Some records
▽
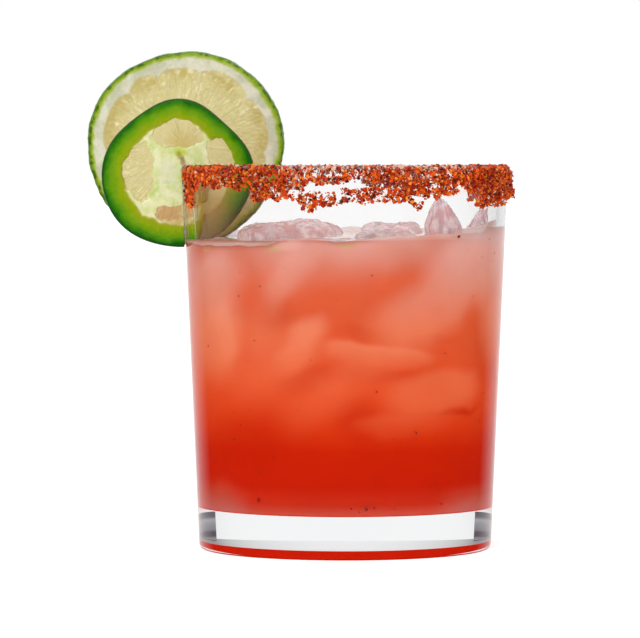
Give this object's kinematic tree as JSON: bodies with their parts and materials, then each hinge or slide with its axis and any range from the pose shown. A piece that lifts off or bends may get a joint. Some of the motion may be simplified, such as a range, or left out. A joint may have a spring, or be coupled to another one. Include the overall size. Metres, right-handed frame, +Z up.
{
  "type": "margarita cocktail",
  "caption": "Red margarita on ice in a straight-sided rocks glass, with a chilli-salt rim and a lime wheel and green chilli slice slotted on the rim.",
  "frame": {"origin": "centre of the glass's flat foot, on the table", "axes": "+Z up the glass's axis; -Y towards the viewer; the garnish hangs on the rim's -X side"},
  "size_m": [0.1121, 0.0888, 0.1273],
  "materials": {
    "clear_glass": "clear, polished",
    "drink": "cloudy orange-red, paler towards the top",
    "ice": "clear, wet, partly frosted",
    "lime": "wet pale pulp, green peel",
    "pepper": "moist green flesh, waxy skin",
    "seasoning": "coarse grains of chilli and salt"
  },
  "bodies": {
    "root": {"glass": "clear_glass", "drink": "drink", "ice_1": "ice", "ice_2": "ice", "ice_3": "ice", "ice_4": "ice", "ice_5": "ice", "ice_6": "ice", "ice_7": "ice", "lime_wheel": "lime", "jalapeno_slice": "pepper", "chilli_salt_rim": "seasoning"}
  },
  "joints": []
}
△
▽
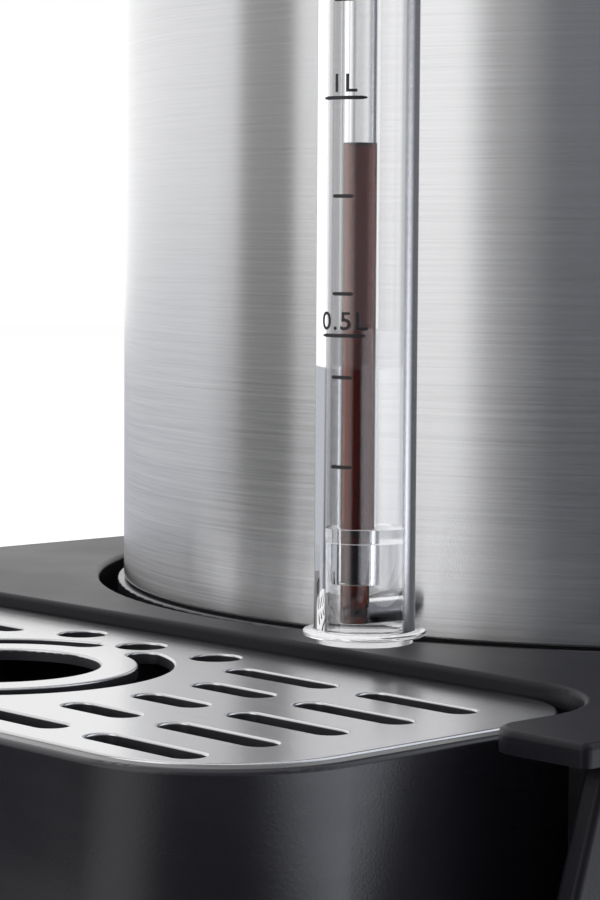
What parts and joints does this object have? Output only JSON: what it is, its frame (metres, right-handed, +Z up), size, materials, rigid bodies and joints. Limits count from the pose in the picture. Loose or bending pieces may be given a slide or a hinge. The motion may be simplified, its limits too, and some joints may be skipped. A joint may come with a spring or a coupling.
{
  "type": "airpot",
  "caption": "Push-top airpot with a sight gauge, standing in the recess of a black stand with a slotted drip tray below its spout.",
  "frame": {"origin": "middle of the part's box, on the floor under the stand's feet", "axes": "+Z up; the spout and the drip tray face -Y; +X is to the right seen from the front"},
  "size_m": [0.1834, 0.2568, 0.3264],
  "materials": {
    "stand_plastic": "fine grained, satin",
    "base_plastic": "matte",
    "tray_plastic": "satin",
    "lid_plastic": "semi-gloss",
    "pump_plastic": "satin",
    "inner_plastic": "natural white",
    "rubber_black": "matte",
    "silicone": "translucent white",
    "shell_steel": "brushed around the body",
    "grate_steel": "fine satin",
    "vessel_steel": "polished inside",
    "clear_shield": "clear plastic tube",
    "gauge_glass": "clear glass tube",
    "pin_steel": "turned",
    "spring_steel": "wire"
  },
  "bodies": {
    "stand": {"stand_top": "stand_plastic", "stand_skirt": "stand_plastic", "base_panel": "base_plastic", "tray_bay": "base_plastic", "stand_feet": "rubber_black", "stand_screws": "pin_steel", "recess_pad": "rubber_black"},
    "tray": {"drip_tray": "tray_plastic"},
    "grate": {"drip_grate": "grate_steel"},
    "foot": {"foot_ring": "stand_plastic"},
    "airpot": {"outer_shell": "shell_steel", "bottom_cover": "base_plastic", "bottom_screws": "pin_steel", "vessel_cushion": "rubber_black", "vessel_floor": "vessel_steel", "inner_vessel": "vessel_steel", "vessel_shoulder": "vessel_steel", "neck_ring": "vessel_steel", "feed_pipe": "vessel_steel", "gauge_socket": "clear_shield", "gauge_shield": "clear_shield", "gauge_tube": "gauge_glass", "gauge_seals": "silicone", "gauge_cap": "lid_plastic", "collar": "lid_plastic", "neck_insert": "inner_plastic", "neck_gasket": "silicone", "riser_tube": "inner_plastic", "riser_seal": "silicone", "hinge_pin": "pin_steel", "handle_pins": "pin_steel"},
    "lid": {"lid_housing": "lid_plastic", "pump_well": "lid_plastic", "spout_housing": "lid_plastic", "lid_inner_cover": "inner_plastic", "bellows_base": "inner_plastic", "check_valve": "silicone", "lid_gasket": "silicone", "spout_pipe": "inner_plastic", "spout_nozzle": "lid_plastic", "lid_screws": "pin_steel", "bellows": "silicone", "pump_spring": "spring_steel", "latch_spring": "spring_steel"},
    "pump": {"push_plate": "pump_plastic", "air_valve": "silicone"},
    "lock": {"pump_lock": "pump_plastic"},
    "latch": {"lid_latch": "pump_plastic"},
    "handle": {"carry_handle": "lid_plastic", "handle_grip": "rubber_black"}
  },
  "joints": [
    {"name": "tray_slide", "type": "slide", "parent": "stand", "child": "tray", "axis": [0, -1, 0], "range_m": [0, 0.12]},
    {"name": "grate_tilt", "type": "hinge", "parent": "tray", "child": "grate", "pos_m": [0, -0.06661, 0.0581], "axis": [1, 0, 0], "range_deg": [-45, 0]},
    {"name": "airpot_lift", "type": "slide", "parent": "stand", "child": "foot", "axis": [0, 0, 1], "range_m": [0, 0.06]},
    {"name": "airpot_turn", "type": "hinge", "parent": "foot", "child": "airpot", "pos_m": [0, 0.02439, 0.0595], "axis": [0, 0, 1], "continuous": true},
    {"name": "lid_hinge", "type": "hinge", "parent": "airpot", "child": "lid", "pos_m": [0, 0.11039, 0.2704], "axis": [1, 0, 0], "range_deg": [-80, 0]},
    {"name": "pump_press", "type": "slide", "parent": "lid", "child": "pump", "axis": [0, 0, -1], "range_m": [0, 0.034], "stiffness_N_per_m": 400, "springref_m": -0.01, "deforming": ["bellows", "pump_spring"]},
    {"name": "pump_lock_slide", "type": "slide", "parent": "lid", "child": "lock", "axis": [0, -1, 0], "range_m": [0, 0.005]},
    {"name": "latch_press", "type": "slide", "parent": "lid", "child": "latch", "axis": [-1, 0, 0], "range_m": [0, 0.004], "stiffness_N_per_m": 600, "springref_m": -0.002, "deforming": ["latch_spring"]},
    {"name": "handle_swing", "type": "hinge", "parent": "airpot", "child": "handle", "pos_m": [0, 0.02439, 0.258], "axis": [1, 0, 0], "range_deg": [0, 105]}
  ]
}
△
■ TASK DIRECTIONS
Check each line of the records for the word "joints" and extract those that contain it.

■ SOLUTION TO THIS TASK
  "joints": []
What parts and joints does this object have? Output only JSON: what it is, its frame (metres, right-handed, +Z up), size, materials, rigid bodies and joints. Limits count from the pose in the picture. Loose or bending pieces may be given a slide or a hinge. The motion may be simplified, its limits too, and some joints may be skipped. A joint may come with a spring or a coupling.
  "joints": [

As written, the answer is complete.